W Motors, the lauded company behind the face-melting Lykan and Fenyr hypercars, began as a dream for CEO Ralph Debbas in 2009. After launching the company in Lebanon in 2012, he decided to migrate the firm to Dubai where it has established a wealth of design and marketing talent to spur the vision of Mr. “W” himself, representing “Wolf” – Debbas’ childhood nickname. Steven Bond visits the hypercar company’s headquarters to find out more
You call your headquarters design studio, so where do the ideas become a reality?
All the designers are working here together, mainly on the development of new concepts and projects. We have creative workshops that take place here and then the concepts go to our factory in Italy where we do the engineering and production, so Dubai is more like the brain, with ideas flowing to our facility in Europe.
Within five years you’ve released two incredible hypercars, but are your fans getting impatient for more?
Five years is quite short in automotive terms to launch what we have. The Lykan definitely got people’s attention and then the Fenyr we launched as a concept car, which will go into production later this year – so people will certainly be excited to finally see it on the road. But we have many things going on. Some we cannot mention yet, but here’s one I can; we’ll be at the Shanghai Motor Show next month with our first electric MPV we’ve created under a sub-brand called ICONIQ Motors, which is based in China.
We’re doing mass-production electric multi-purpose vans, which is certainly strange for a hypercar manufacturer but it’s going to attract a lot of attention and there are a lot of synergies in terms of the design. We did private launches in Beijing, then in Dubai during the F1 and also in Pebble Beach, California, but now in Shanghai will be the driveable production vehicles, which will be sold in 2019.
What are your plans regarding a showroom in the region?
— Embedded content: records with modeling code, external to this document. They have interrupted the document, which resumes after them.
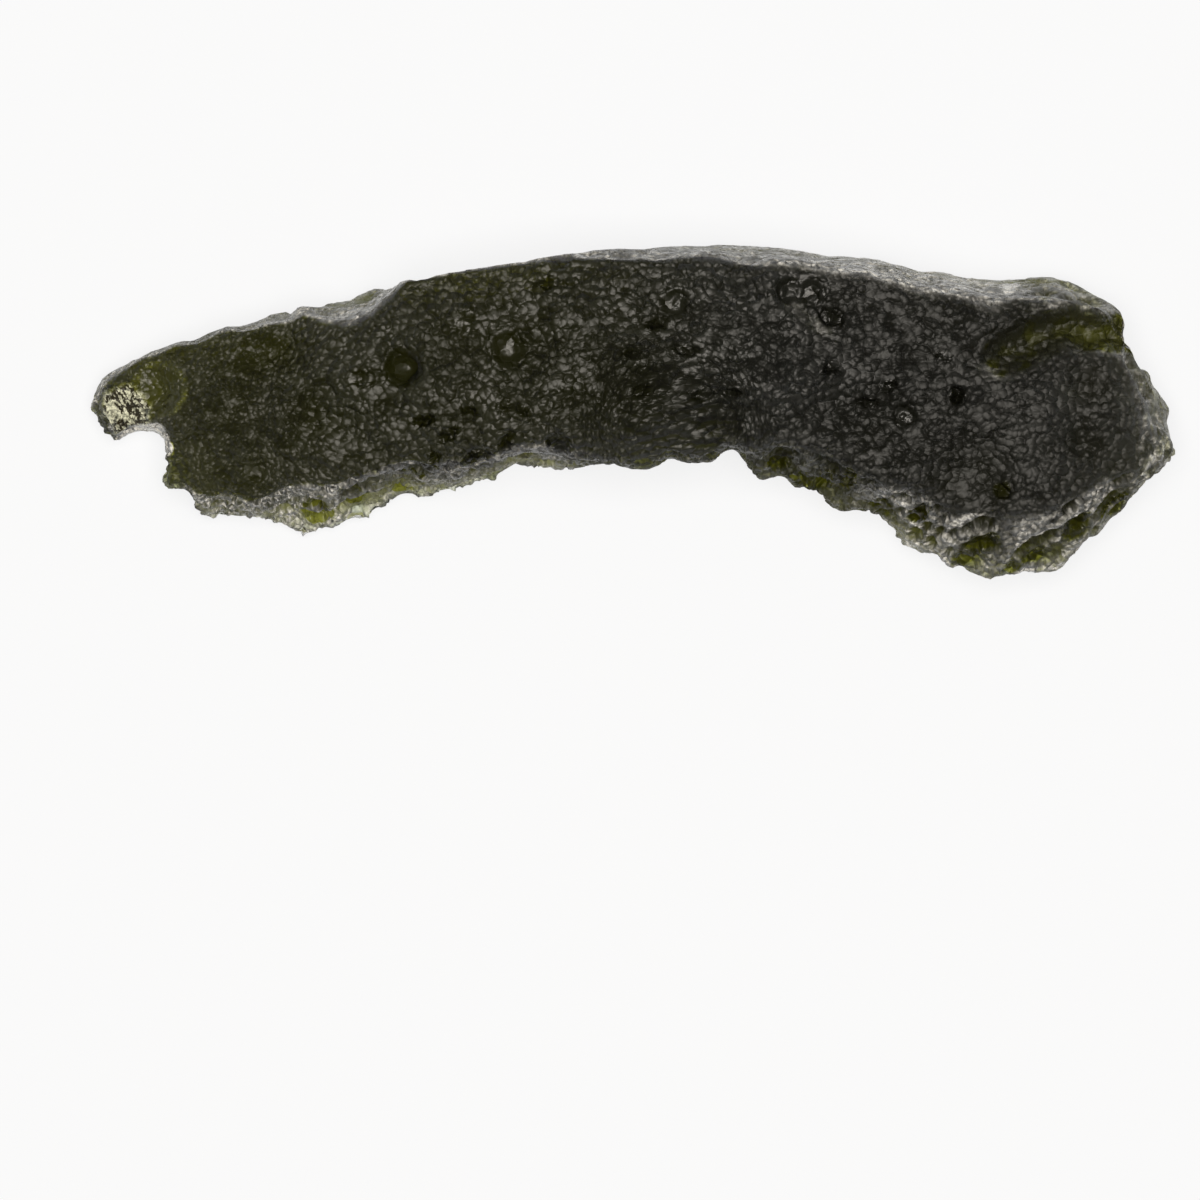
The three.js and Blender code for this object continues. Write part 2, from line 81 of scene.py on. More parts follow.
# ---------------------------------------------------------------- places on the stone (mm)
# Single pits seen from above: x, y, half width, depth, height of the knob left standing in the
# middle, length as a multiple of the width, and how far the long way is turned from the x axis.
PITS = [
    (-16.95, 0.9, 0.95, 0.14, 0.0, 1.0, 0),
    (-8.15, 1.65, 0.8, 0.34, -0.2, 1.0, 0),
    (-9.85, 1.3, 0.38, 0.16, 0.14, 1.0, 0),
    (-4.45, 2.3, 0.68, 0.24, 0.12, 1.0, 0),
    (-6.0, 3.3, 0.42, 0.12, 0.1, 1.0, 0),
    (-2.6, 5.5, 0.28, 0.22, 0.0, 1.6, 15),
    (-2.9, 4.65, 0.16, 0.14, 0.0, 4.0, 3),
    (1.45, 3.95, 0.55, 0.22, 0.2, 1.0, 0),
    (0.85, 3.15, 0.2, 0.16, 0.0, 2.2, 15),
    (1.8, 2.3, 0.2, 0.22, 0.0, 2.6, -5),
    (-0.1, 2.2, 0.16, 0.14, 0.0, 2.2, 10),
    (5.5, 4.4, 0.5, 0.28, 0.14, 1.0, 0),
    (6.45, 4.4, 0.5, 0.28, 0.14, 1.0, 0),
    (7.15, 3.45, 0.32, 0.26, 0.0, 1.5, -20),
    (7.1, 1.65, 0.2, 0.12, 0.0, 1.8, -20),
    (8.3, 0.4, 0.16, 0.18, 0.0, 2.8, 4),
    (9.1, 1.0, 0.22, 0.14, 0.0, 1.4, 0),
    (9.75, -0.05, 0.52, 0.18, 0.16, 1.0, 0),
    (11.1, 2.05, 0.2, 0.14, 0.0, 1.7, 5),
    (11.65, 0.6, 0.3, 0.26, 0.0, 1.2, 0),
    (13.2, -2.7, 0.26, 0.18, 0.0, 1.3, 20),
    (-7.5, -0.25, 0.2, 0.2, 0.0, 2.2, 10),
    (-6.5, -0.7, 0.3, 0.26, 0.0, 1.3, 30),
    (-5.8, 0.12, 0.14, 0.14, 0.0, 2.5, 5),
    (-4.6, 0.25, 0.2, 0.14, 0.0, 1.4, 20),
    (-3.9, 0.1, 0.2, 0.14, 0.0, 1.3, -20),
    (0.3, 0.9, 0.22, 0.14, 0.0, 1.6, 0),
    (2.5, 0.7, 0.26, 0.16, 0.0, 1.7, 0),
    (3.6, 0.8, 0.13, 0.12, 0.0, 3.0, 0),
    (-11.25, -3.42, 0.5, 0.42, 0.0, 1.1, 0),
    (-10.1, -2.85, 0.28, 0.2, 0.0, 1.4, 0),
    (-8.2, -2.3, 0.36, 0.3, 0.0, 2.0, 5),
    (-7.1, -1.6, 0.26, 0.3, 0.0, 1.3, 80),
    (-5.5, -1.5, 0.3, 0.24, 0.0, 2.2, 22),
    (-4.5, -1.0, 0.26, 0.3, 0.0, 1.6, 50),
    (-2.6, -1.1, 0.4, 0.34, 0.1, 1.5, -25),
    (5.3, -1.7, 0.28, 0.3, 0.0, 1.6, 20),
    (6.0, -2.4, 0.3, 0.24, 0.0, 1.3, 0),
    (6.9, -2.3, 0.2, 0.26, 0.0, 1.6, 60),
    (7.75, -2.3, 0.24, 0.26, 0.0, 1.4, 80),
    (8.9, -3.3, 0.36, 0.3, 0.0, 1.2, -40),
    (10.2, -3.5, 0.3, 0.26, 0.0, 1.4, 20),
    (12.4, -4.65, 0.3, 0.34, 0.0, 2.8, 22),
    (11.8, -5.2, 0.22, 0.24, 0.0, 1.8, 10),
    (15.9, -4.0, 0.32, 0.36, 0.0, 2.2, 45),
    (17.25, -3.2, 0.24, 0.3, 0.0, 3.0, 40),
    (14.3, -5.05, 0.16, 0.2, 0.0, 2.6, 30),
    (13.5, -5.55, 0.2, 0.2, 0.0, 2.0, 35),
]
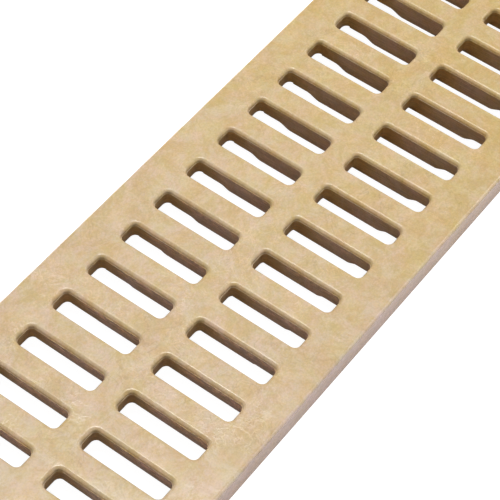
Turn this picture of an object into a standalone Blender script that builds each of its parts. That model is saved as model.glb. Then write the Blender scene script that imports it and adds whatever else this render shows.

We will be opening a boutique showroom in Citywalk (Dubai). We won’t call it a showroom as it’s more of a gallery where people come and see the cars and our lifestyle products – more of a front for our products to be showcased in a luxurious way. We will display our concept vehicles so it’s an open way so people don’t have to wait for motor shows to see our cars, but can actually walk in and see what’s happening on a daily basis.
That will certainly attract a lot of attention from general motoring enthusiasts, but could you describe your actual core customers?
They’re usually very low-key – nobody knows about them. Excessively rich car collectors of course, and they own at least 30-40 cars before they own one of our W Motors vehicles. The age range is between 30-50 and often, they are self-made entrepreneurs, rather than coming from old money, which is quite strange. It’s a trend that we noticed with most collectors who are buying $3-4million vehicles. People who come from a business background are more focused on work but those who are self-made want to enjoy life in a different way, which means spending money on things they love – cars and houses, watches and gifts.
How many Lykans were destroyed on the set of Furious 7? And how painful was it to see?
They destroyed 10 cars... I was on set in Atlanta and they destroyed around half the cars in front of me while I was there. It was quite dramatic – it was terrible. But at least we knew the cars were built well because they lasted longer than expected! One of them is back here in Dubai, the last survivor of the 10 and still functioning, but it’s struggling to move. We kept it as a piece of history.
What were the effects on the company after that movie?
What changed is definitely the exposure we got. With the movie we saw a big difference when we went to the US for the first time – everyone knew the car. We launched the Lykan in China the same week the movie came out and the car became a star immediately overnight. We had 1.6 million visitors that came to the show just to see this car. We pushed the connection between Universal and W for six months and it boosted the brand globally, which was fantastic, but in terms of sales, a client is a client in the end – they don’t necessarily care about a movie. But it meant that kids were putting posters in their room and buying toys and that kind of global exposure is thanks to the movie for sure.
You also have a relationship with Abu Dhabi Police – what’s new since you collaborated with the Lykan cop car?
We are actually developing a Special Forces vehicle for the Ministry of Interior and Abu Dhabi Police, which is on-going and you will be seeing this car on the road this year – with all the weapons integrated, special safety features, radars and cameras. It’s not a sports car, it’s an SUV and there will be more details shared later in the year.